══ Material ══

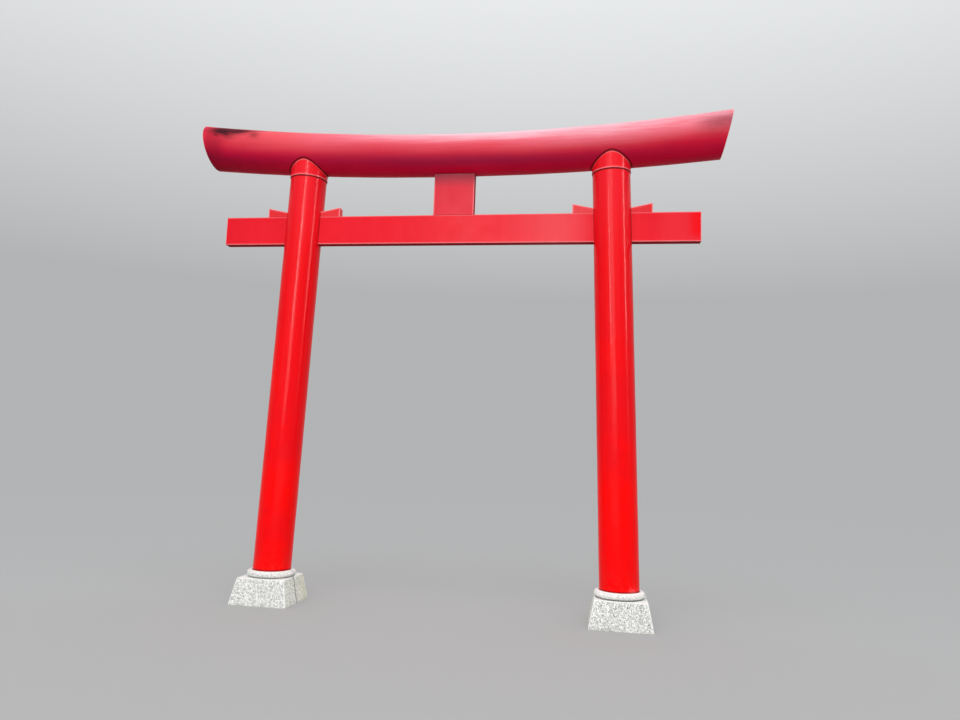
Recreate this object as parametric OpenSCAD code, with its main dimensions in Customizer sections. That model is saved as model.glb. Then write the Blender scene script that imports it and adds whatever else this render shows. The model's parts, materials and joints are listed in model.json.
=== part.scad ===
// Shrine gate of painted steel pipe on granite feet: two battered posts, a curved
// round top rail, a box-section tie beam with wedges, and a short middle strut.
// Millimetres. X runs along the gate, -Y is the front, Z is up.
// The origin is on the ground, midway between the two posts.

/* [Posts] */
// Distance between the post centres at ground level
post_spacing = 3500; // [3200:10:3900]
// Outside diameter of a post
post_d = 382; // [360:1:406]
// Wall of the post pipe
post_wall = 9; // [5:0.5:16]
// Lean of each post towards the middle, in degrees
batter = 1.8; // [0:0.1:3]

/* [Top rail] */
// Height of the rail's centre line at mid span
rail_z = 4660; // [4500:5:5300]
// Radius of the upward curve of the rail's centre line
rail_bend_r = 26000; // [22000:100:40000]
// Diameter of the rail at mid span
rail_mid_d = 440; // [430:1:460]
// Diameter of the rail at its ends
rail_end_d = 472; // [462:1:510]
// Half length of the rail along its centre line
rail_half = 2737; // [2600:1:3000]
// How far the top of each end leans out past its centre
rail_rake = 57; // [0:1:90]
// Thickness of the plate that closes each end
rail_cap = 6; // [4:1:20]

/* [Sleeves] */
// Wall of the sleeve round the top of a post
sleeve_wall = 6; // [4:0.5:14]
// Length of sleeve that shows below the rail's lowest line
sleeve_show = 60; // [20:1:120]

/* [Tie beam] */
// Height of the beam's underside
beam_z = 3700; // [3300:10:3800]
// Height of the beam's section
beam_h = 300; // [240:5:340]
// Depth of the beam's section, front to back
beam_t = 100; // [80:2:120]
// Half length of the beam
beam_half = 2490; // [2250:5:2700]
// Plate thickness of the box sections of beam and strut
box_wall = 6; // [4:0.5:12]
// Easing of the long edges of box sections
edge_ease = 4; // [1:0.5:6]

/* [Middle strut] */
// Width of the strut
strut_w = 424; // [300:2:480]
// Depth of the strut, front to back
strut_t = 96; // [70:2:100]

/* [Wedges] */
// Distance from the post's centre to a wedge's outer end
wedge_reach = 398; // [320:2:480]
// Height of a wedge at its outer end
wedge_end_h = 98; // [70:1:120]
// Height of a wedge where it meets the post
wedge_root_h = 54; // [30:1:68]
// Depth of a wedge, front to back
wedge_t = 90; // [60:2:100]

/* [Stone feet] */
// Width of the square foot at the ground
foot_base_w = 596; // [560:2:700]
// Width of the square foot at its top
foot_top_w = 492; // [488:2:550]
// Height of the square foot
foot_h = 256; // [200:1:340]
// Outside diameter of the rounded collar stone
ring_d = 486; // [450:2:488]
// Height of the rounded collar stone
ring_h = 65; // [40:1:80]
// Open joint between the front and back halves of the stones
stone_joint = 4; // [2:0.5:8]

/* [Hidden] */
LEFT = -1;
RIGHT = 1;
FRONT = -1;
BACK = 1;
paint_red = "#d81e24";
rail_red = "#c8283a";
granite = "#cfcdc6";
post_r = post_d / 2;
sleeve_r = post_r + sleeve_wall;
beam_top = beam_z + beam_h;
ring_bulge_r = ring_h / 2;
ring_mid_r = ring_d / 2 - ring_bulge_r;
// Past any face that a cut has to clear
clear = 20;
reach = 2 * foot_base_w;
rail_sides = 64;
rail_steps = 32;
round_fn = 96;

// Distance of a post's centre line from the middle, at height z
function post_x(z) = post_spacing / 2 - z * tan(batter);

// Centre height, radius and slope of the top rail at distance x from the middle
function rail_rise(x) = rail_bend_r - sqrt(rail_bend_r * rail_bend_r - x * x);
function rail_slope(x) = asin(x / rail_bend_r);
function rail_r(x) = (rail_mid_d + (rail_end_d - rail_mid_d) * pow(abs(x) / rail_half, 1.2)) / 2;
function rail_underside(x) = rail_z + rail_rise(x) - rail_r(x);

// A point on the rail's skin: u runs -1 to 1 along it, a turns round it from the top
function rail_x(u, a) = u * (rail_half + rail_rake * cos(a));
function rail_point(u, a, x) = [
    x,
    rail_r(x) * sin(a),
    rail_z + rail_rise(x) + rail_r(x) * cos(a) / cos(rail_slope(x))
];
function rail_ring(u) = [
    for (i = [0 : rail_sides - 1])
        let (a = 360 * i / rail_sides)
        rail_point(u, a, rail_x(u, a))
];
function rail_hub(u) = [u * rail_half, 0, rail_z + rail_rise(rail_half * u)];

// Stretch of the rail between stations, as one closed skin
module rail_stretch(stations) {
    n = rail_sides;
    m = len(stations);
    rings = [for (u = stations) each rail_ring(u)];
    points = concat(rings, [rail_hub(stations[0]), rail_hub(stations[m - 1])]);
    skin = [
        for (j = [0 : m - 2], i = [0 : n - 1])
            let (a = j * n + i, b = j * n + (i + 1) % n)
            each [[a, b, b + n], [a, b + n, a + n]]
    ];
    start = [for (i = [0 : n - 1]) [n * m, (i + 1) % n, i]];
    finish = [for (i = [0 : n - 1]) [n * m + 1, (m - 1) * n + i, (m - 1) * n + (i + 1) % n]];
    polyhedron(points = points, faces = concat(skin, start, finish), convexity = 4);
}

// Shares the rail's own stations, so that a cut made with it matches the rail
module rail_near(x) {
    here = round(x / rail_half * rail_steps / 2);
    span = 3;
    rail_stretch([for (k = [here - span : here + span]) 2 * k / rail_steps]);
}

module on_post_axis(side) {
    translate([side * post_spacing / 2, 0, 0])
        rotate([0, -side * batter, 0])
            children();
}

module above_ground() {
    difference() {
        children();
        translate([0, 0, -reach])
            cube([4 * post_spacing, 2 * reach, 2 * reach], center = true);
    }
}

// Section of a box bar, its corners eased
module eased_section(width, height) {
    x = width / 2;
    y = height / 2;
    e = edge_ease;
    polygon([
        [-x + e, -y], [x - e, -y], [x, -y + e], [x, y - e],
        [x - e, y], [-x + e, y], [-x, y - e], [-x, -y + e]
    ]);
}

// Stretch of the tie beam's outer shape, centred on x
module beam_stretch(x, length) {
    translate([x, 0, beam_z + beam_h / 2])
        rotate([90, 0, 90])
            linear_extrude(height = length, center = true)
                eased_section(beam_t, beam_h);
}

module pillar(side) {
    color(paint_red)
        difference() {
            above_ground()
                on_post_axis(side)
                    difference() {
                        translate([0, 0, -clear])
                            cylinder(h = rail_z, r = post_r, $fn = round_fn);
                        translate([0, 0, -2 * clear])
                            cylinder(h = rail_z + 2 * clear, r = post_r - post_wall, $fn = round_fn);
                    }
            beam_stretch(0, 2 * beam_half);
            rail_near(side * post_x(rail_z));
        }
}

// Sleeve round a post's top, cut square below and to the rail's round above
module sleeve(side) {
    lip_z = rail_underside(post_x(rail_z)) - sleeve_show;
    color(paint_red)
        difference() {
            on_post_axis(side)
                difference() {
                    translate([0, 0, lip_z])
                        cylinder(h = rail_z - lip_z, r = sleeve_r, $fn = round_fn);
                    translate([0, 0, lip_z - clear])
                        cylinder(h = rail_z, r = post_r, $fn = round_fn);
                }
            rail_near(side * post_x(rail_z));
        }
}

module kasagi() {
    color(rail_red)
        rail_stretch([for (k = [0 : rail_steps]) 2 * k / rail_steps - 1]);
}

module kasagi_cap(side) {
    u = 1 + rail_cap / rail_half;
    color(rail_red)
        rail_stretch(side == LEFT ? [-u, -1] : [1, u]);
}

module nuki() {
    color(paint_red)
        difference() {
            beam_stretch(0, 2 * (beam_half - box_wall));
            translate([0, 0, beam_z + beam_h / 2])
                cube([2 * beam_half, beam_t - 2 * box_wall, beam_h - 2 * box_wall], center = true);
        }
}

module nuki_cap(side) {
    color(paint_red)
        beam_stretch(side * (beam_half - box_wall / 2), box_wall);
}

// Box strut standing on the tie beam, its top cut to the rail's round
module gakuzuka() {
    height = rail_z - beam_top;
    color(rail_red)
        difference() {
            translate([0, 0, beam_top])
                linear_extrude(height = height)
                    eased_section(strut_w, strut_t);
            translate([0, 0, beam_top + height / 2])
                cube([strut_w - 2 * box_wall, strut_t - 2 * box_wall, height + clear], center = true);
            rail_near(0);
        }
}

// Wedge on the beam: side picks the post, way picks the face of the post it rises from
module wedge(side, way) {
    root = post_r - 2 * clear;
    slope = (wedge_end_h - wedge_root_h) / (wedge_reach - post_r);
    root_h = wedge_root_h - slope * (post_r - root);
    color(paint_red)
        difference() {
            translate([side * post_x(beam_top), 0, beam_top])
                mirror([way < 0 ? 1 : 0, 0, 0])
                    rotate([90, 0, 0])
                        linear_extrude(height = wedge_t, center = true)
                            polygon([
                                [root, 0], [wedge_reach, 0],
                                [wedge_reach, wedge_end_h], [root, root_h]
                            ]);
            on_post_axis(side)
                cylinder(h = rail_z, r = post_r, $fn = round_fn);
        }
}

// Front or back half of whatever stone it is given, split on the gate's centre plane
module stone_half(face) {
    difference() {
        children();
        translate([0, -face * (reach / 2 - stone_joint / 2), 0])
            cube([4 * post_spacing, reach, 4 * reach], center = true);
    }
}

module foot_prism() {
    b = foot_base_w / 2;
    t = foot_top_w / 2;
    rotate([90, 0, 0])
        linear_extrude(height = foot_base_w, center = true)
            polygon([[-b, 0], [b, 0], [t, foot_h], [-t, foot_h]]);
}

module foot_stone(side, face) {
    color(granite)
        stone_half(face)
            difference() {
                translate([side * post_spacing / 2, 0, 0])
                    intersection() {
                        foot_prism();
                        rotate([0, 0, 90])
                            foot_prism();
                    }
                on_post_axis(side)
                    translate([0, 0, -clear])
                        cylinder(h = foot_h + 2 * clear, r = post_r, $fn = round_fn);
            }
}

module ring_stone(side, face) {
    color(granite)
        stone_half(face)
            difference() {
                translate([side * post_x(foot_h), 0, foot_h])
                    rotate_extrude($fn = round_fn)
                        union() {
                            translate([ring_mid_r, ring_bulge_r])
                                circle(r = ring_bulge_r, $fn = round_fn / 2);
                            translate([ring_mid_r - ring_bulge_r, 0])
                                square([ring_bulge_r, ring_h]);
                        }
                on_post_axis(side)
                    cylinder(h = foot_h + ring_h + clear, r = post_r, $fn = round_fn);
            }
}

pillar(LEFT);  // left_pillar
pillar(RIGHT);  // right_pillar
sleeve(LEFT);  // left_sleeve
sleeve(RIGHT);  // right_sleeve
kasagi();
kasagi_cap(LEFT);  // left_kasagi_cap
kasagi_cap(RIGHT);  // right_kasagi_cap
nuki();
nuki_cap(LEFT);  // left_nuki_cap
nuki_cap(RIGHT);  // right_nuki_cap
gakuzuka();
wedge(LEFT, LEFT);  // left_outer_wedge
wedge(LEFT, RIGHT);  // left_inner_wedge
wedge(RIGHT, LEFT);  // right_inner_wedge
wedge(RIGHT, RIGHT);  // right_outer_wedge
foot_stone(LEFT, FRONT);  // left_front_foot_stone
foot_stone(LEFT, BACK);  // left_back_foot_stone
foot_stone(RIGHT, FRONT);  // right_front_foot_stone
foot_stone(RIGHT, BACK);  // right_back_foot_stone
ring_stone(LEFT, FRONT);  // left_front_ring_stone
ring_stone(LEFT, BACK);  // left_back_ring_stone
ring_stone(RIGHT, FRONT);  // right_front_ring_stone
ring_stone(RIGHT, BACK);  // right_back_ring_stone
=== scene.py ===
"""Looks of the torii gate: painted steel pipe and plate on split granite feet.

Metres, in the frame's own axes: X along the gate, -Y the front, Z up.
Every piece is made from the part's own driving sizes, so it lies on its CAD node.
"""

import json
import math

import bmesh
import bpy
import numpy as np
from mathutils import Matrix, Vector

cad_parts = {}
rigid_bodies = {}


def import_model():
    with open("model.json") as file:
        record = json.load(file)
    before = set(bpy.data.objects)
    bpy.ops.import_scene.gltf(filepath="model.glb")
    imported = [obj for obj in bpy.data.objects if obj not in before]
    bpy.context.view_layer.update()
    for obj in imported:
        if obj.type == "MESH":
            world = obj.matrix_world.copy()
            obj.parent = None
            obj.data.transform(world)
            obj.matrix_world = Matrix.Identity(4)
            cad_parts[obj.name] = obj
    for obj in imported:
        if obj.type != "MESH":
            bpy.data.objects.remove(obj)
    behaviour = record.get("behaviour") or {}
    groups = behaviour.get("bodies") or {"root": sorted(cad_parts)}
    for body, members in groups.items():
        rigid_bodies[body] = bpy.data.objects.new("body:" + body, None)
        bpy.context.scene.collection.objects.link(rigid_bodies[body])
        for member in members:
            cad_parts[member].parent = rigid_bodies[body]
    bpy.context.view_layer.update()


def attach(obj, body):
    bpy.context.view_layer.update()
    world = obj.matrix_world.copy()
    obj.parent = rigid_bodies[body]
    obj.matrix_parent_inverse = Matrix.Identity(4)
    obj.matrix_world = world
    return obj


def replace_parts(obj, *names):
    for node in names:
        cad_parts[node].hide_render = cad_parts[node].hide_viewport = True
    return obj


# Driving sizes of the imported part, in metres
POST_SPACING = 3.5
POST_R = 0.191
POST_WALL = 0.009
BATTER = math.radians(1.8)
RAIL_Z = 4.660
RAIL_BEND_R = 26.0
RAIL_MID_R = 0.220
RAIL_END_R = 0.236
RAIL_HALF = 2.737
RAIL_RAKE = 0.057
RAIL_CAP = 0.006
SLEEVE_R = 0.197
SLEEVE_SHOW = 0.060
BEAM_Z = 3.700
BEAM_H = 0.300
BEAM_T = 0.100
BEAM_HALF = 2.490
BOX_WALL = 0.006
STRUT_W = 0.424
STRUT_T = 0.096
WEDGE_REACH = 0.398
WEDGE_END_H = 0.098
WEDGE_ROOT_H = 0.054
WEDGE_T = 0.090
FOOT_BASE_W = 0.596
FOOT_TOP_W = 0.492
FOOT_H = 0.256
RING_R = 0.243
RING_H = 0.065
STONE_JOINT = 0.004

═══

▶ **What the exercise asks**
Each line from the line with "gakuzuka();" to the line with "obj.data.transform(world)" is to be echoed exactly; both boundary lines are included, and nothing else is to be output.

▶ **Answer to this exercise**
gakuzuka();
wedge(LEFT, LEFT);  // left_outer_wedge
wedge(LEFT, RIGHT);  // left_inner_wedge
wedge(RIGHT, LEFT);  // right_inner_wedge
wedge(RIGHT, RIGHT);  // right_outer_wedge
foot_stone(LEFT, FRONT);  // left_front_foot_stone
foot_stone(LEFT, BACK);  // left_back_foot_stone
foot_stone(RIGHT, FRONT);  // right_front_foot_stone
foot_stone(RIGHT, BACK);  // right_back_foot_stone
ring_stone(LEFT, FRONT);  // left_front_ring_stone
ring_stone(LEFT, BACK);  // left_back_ring_stone
ring_stone(RIGHT, FRONT);  // right_front_ring_stone
ring_stone(RIGHT, BACK);  // right_back_ring_stone
=== scene.py ===
"""Looks of the torii gate: painted steel pipe and plate on split granite feet.

Metres, in the frame's own axes: X along the gate, -Y the front, Z up.
Every piece is made from the part's own driving sizes, so it lies on its CAD node.
"""

import json
import math

import bmesh
import bpy
import numpy as np
from mathutils import Matrix, Vector

cad_parts = {}
rigid_bodies = {}


def import_model():
    with open("model.json") as file:
        record = json.load(file)
    before = set(bpy.data.objects)
    bpy.ops.import_scene.gltf(filepath="model.glb")
    imported = [obj for obj in bpy.data.objects if obj not in before]
    bpy.context.view_layer.update()
    for obj in imported:
        if obj.type == "MESH":
            world = obj.matrix_world.copy()
            obj.parent = None
            obj.data.transform(world)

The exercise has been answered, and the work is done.